Thinking about my various lab results (bloodwork done every chemo day), I was wondering if there were patterns between Week 1 and Week 2 that I wasn’t seeing, or patterns that would explain the bouncing of my red blood cell count.  It didn’t seem predictable at all, though I would have predicted something like: best on Week 1 (after 2 weeks without chemo) and worse on Week 2 (only 1 week after a dose of chemo).  But then blood cells have their own life cycle.  So I wanted to see if anything made sense.  AND our mathematician friends were visiting.  The result: some amusing geeking out in Excel and then Google Charts at the dining table, and this:


WBC=white blood cell count, RBC=red blood cell count, HGB=hemoglobin, AST & ALT are liver enzymes.  Values for Week 1 and Week 2 of the chemo cycle are shown in matching pairs of colors–bright and lighter.  (Values were normalized so they would all show nicely on the same graph.)  Pretty, huh?  Next it would be fun to graph them all in relation to their normal values, somehow.

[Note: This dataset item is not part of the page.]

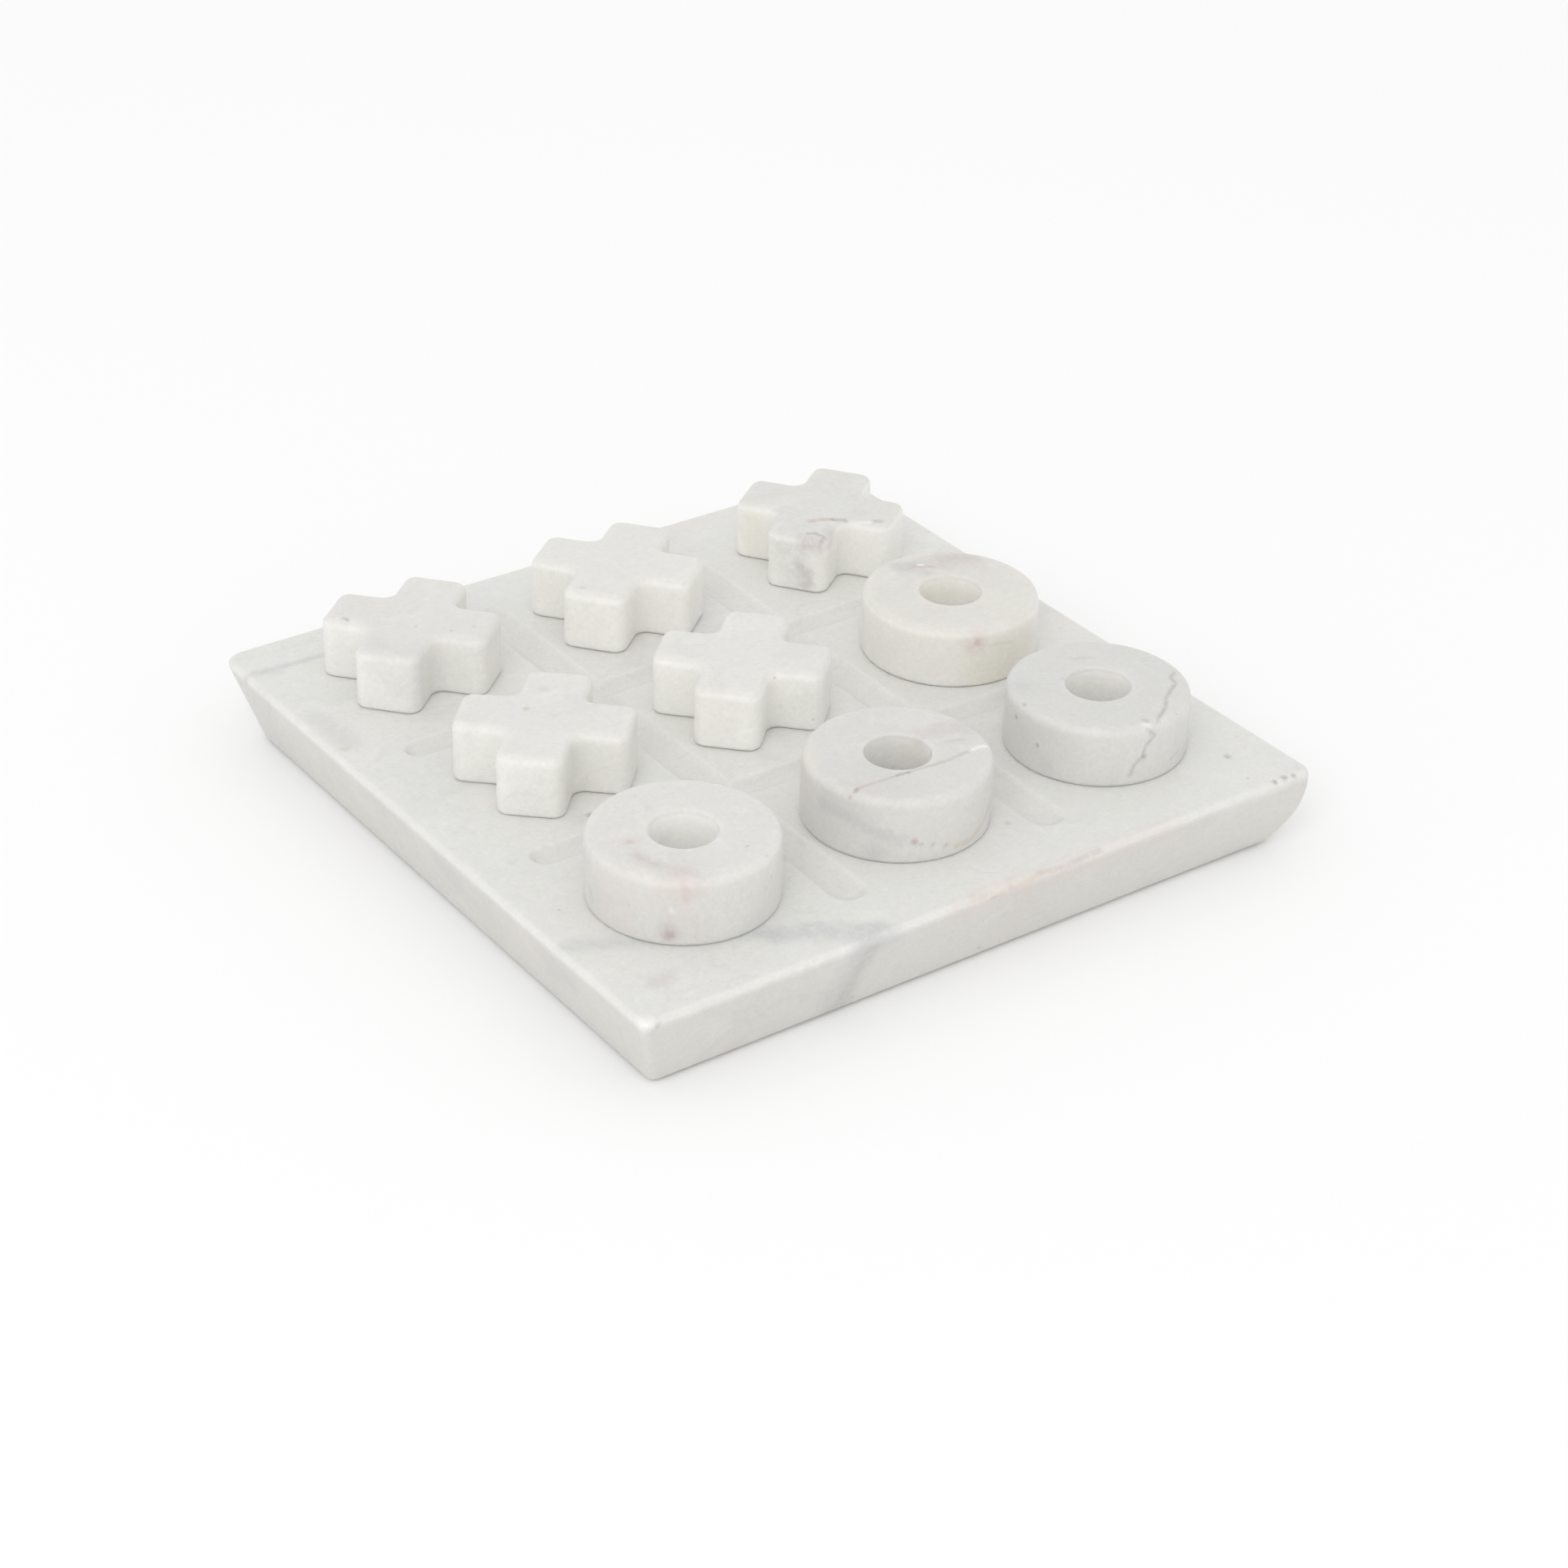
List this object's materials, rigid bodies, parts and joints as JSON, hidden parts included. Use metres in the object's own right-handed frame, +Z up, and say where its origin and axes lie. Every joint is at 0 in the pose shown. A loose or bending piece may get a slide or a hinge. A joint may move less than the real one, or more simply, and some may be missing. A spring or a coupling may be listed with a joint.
{
  "type": "tic tac toe set",
  "caption": "Square white marble tic tac toe board with a grooved grid, thick cross pieces and thick ring pieces, all loose and standing in its cells.",
  "frame": {"origin": "middle of the board's footprint, on the plane that the pads under the board stand on", "axes": "+Z up; +X along the board's front right side, from the front corner to the right corner; +Y along its front left side, from the front corner to the left corner"},
  "size_m": [0.199, 0.199, 0.0398],
  "materials": {
    "board_marble": "honed white marble with faint grey veins",
    "o_marble": "honed white marble with grey and brown marks",
    "x_marble": "honed warm white marble",
    "felt": "thin pressed felt"
  },
  "bodies": {
    "board": {"board": "board_marble", "pad_front": "felt", "pad_right": "felt", "pad_left": "felt", "pad_back": "felt"},
    "o_front": {"o_front": "o_marble"},
    "o_front_right": {"o_front_right": "o_marble"},
    "o_right": {"o_right": "o_marble"},
    "o_back_right": {"o_back_right": "o_marble"},
    "x_front_left": {"x_front_left": "x_marble"},
    "x_centre": {"x_centre": "x_marble"},
    "x_left": {"x_left": "x_marble"},
    "x_back_left": {"x_back_left": "x_marble"},
    "x_back": {"x_back": "x_marble"}
  },
  "joints": [
    {"name": "lift_o_front", "type": "slide", "parent": "board", "child": "o_front", "axis": [0, 0, 1], "range_m": [0, 0.06]},
    {"name": "lift_o_front_right", "type": "slide", "parent": "board", "child": "o_front_right", "axis": [0, 0, 1], "range_m": [0, 0.06]},
    {"name": "lift_o_right", "type": "slide", "parent": "board", "child": "o_right", "axis": [0, 0, 1], "range_m": [0, 0.06]},
    {"name": "lift_o_back_right", "type": "slide", "parent": "board", "child": "o_back_right", "axis": [0, 0, 1], "range_m": [0, 0.06]},
    {"name": "lift_x_front_left", "type": "slide", "parent": "board", "child": "x_front_left", "axis": [0, 0, 1], "range_m": [0, 0.06]},
    {"name": "lift_x_centre", "type": "slide", "parent": "board", "child": "x_centre", "axis": [0, 0, 1], "range_m": [0, 0.06]},
    {"name": "lift_x_left", "type": "slide", "parent": "board", "child": "x_left", "axis": [0, 0, 1], "range_m": [0, 0.06]},
    {"name": "lift_x_back_left", "type": "slide", "parent": "board", "child": "x_back_left", "axis": [0, 0, 1], "range_m": [0, 0.06]},
    {"name": "lift_x_back", "type": "slide", "parent": "board", "child": "x_back", "axis": [0, 0, 1], "range_m": [0, 0.06]}
  ]
}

Another EXCITING lunch picture!

So this is the kind of thing I try to eat for lunch and dinner these days: spinach salad, black bean soup, sauteed squash, sauteed mushrooms, and roasted new potatoes with homemade ají (Ecuador-style hot sauce).  Glass of water not pictured.  Of course I did snack on some whole-wheat crackers earlier in the day…


Tomorrow I start a new chemo cycle (I believe it’s cycle 13).

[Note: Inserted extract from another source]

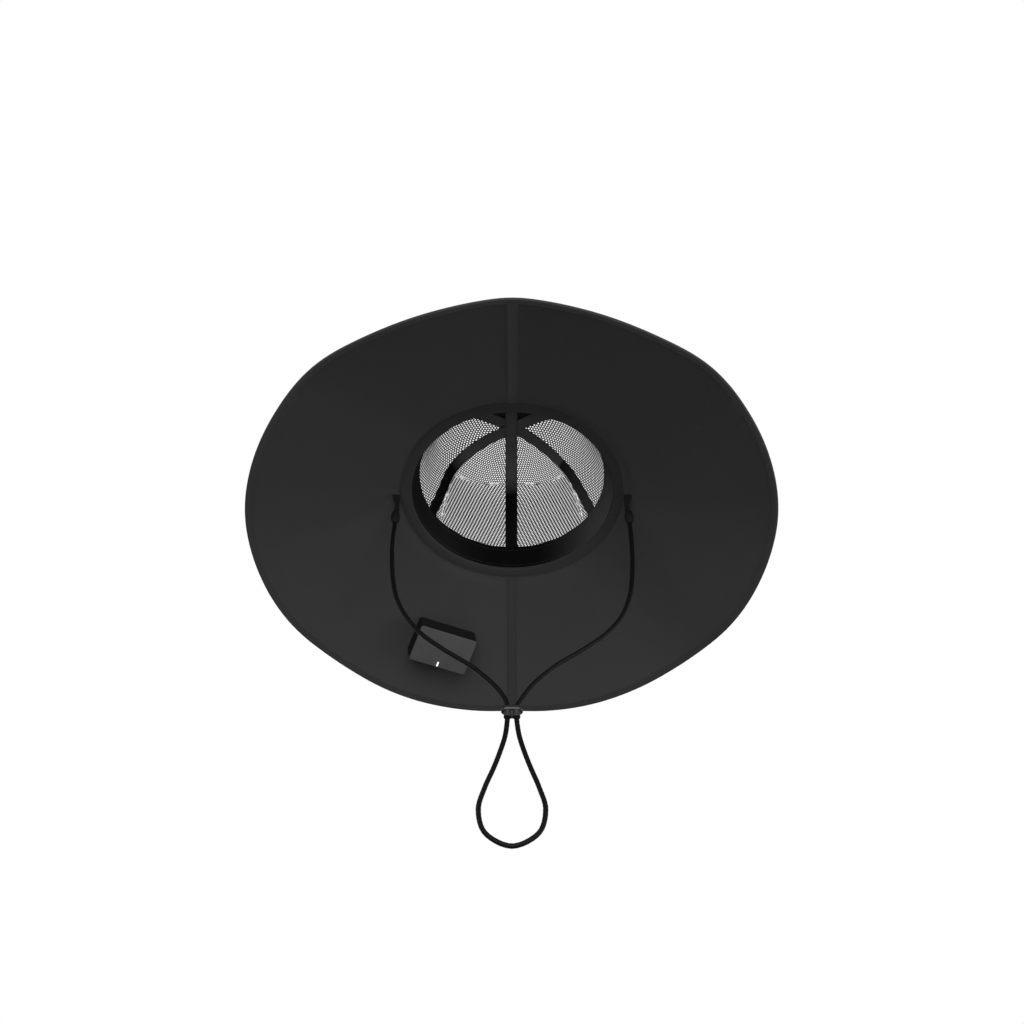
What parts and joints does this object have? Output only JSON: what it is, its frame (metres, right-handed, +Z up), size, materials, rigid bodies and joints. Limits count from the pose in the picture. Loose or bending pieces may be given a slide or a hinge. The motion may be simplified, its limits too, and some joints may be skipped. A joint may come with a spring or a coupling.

“When will you be done with chemo?”

People have been asking: “How many rounds of chemo do you have to do?” or “When will you be done with chemo?”  There is no solid answer to that question because we don’t know what is going to happen.  But here is my understanding of how it sometimes goes:

  • The standard strategy is to use a chemotherapy as long as it works to either hold the cancer in check or reduce it.
  • The standard understanding of chemotherapy in metastatic disease is that eventually, the cancer becomes resistant to any chemotherapy, so it eventually stops working.  Basically the cancer cells figure out a way around the specific mechanism of damage that the specific chemotherapy creates–different chemo drugs have different methods of action.
  • Sometimes people quit a chemotherapy that is still working because the side effects get too bad.
  • If (or when eventually) a chemotherapy and it is not working (the disease progresses, shown in follow-up scans or tests), then you try a different one.
  • Repeat, repeat, repeat.  Standard understanding is that you get the best/longest responses to the first one or two therapies tried; the further along you are in the chain of chemotherapy treatments, the shorter the time it will work.  This is not 100% true because some chemo drugs are just the right thing for a person’s cancer situation; and experimental drugs may be used later in treatment and be better than standard drugs; etc.  So you never know.
  • The current evidence shows that trying even seven or eight different chemos may be worthwhile.
  • Eventually, in standard medical care, patients decide that more chemo is not worth the side effects, because it will most likely not extend survival time; then the focus shifts to palliative care (treating pain and other symptoms of the cancer) rather than trying to stop the cancer.  Palliative care is an important specialty in medicine that apparently cancer patients do not access soon enough.  Palliative care is not just pain medication–it can include things like radiation of bone metastases that are causing pain or limiting function.

So my answer to “When will you be done with chemo?” is sometimes “Never, I hope!” Because if something’s working, without bad side effects, why would I stop?

I think in cases where people’s cancer just goes away, and they are “NED” (no evidence of disease), they sometimes stop chemo.  Also, people take breaks from chemo (for holidays, or trips, or just to recover from side effects).

But there are also people who ditch standard medical treatment–often when it stops working well for them–and try alternative or complementary treatments or integrative treatment strategies (standard plus complementary treatments).  Which I have been looking into, for sure, because standard chemotherapy in the end doesn’t have that much to offer.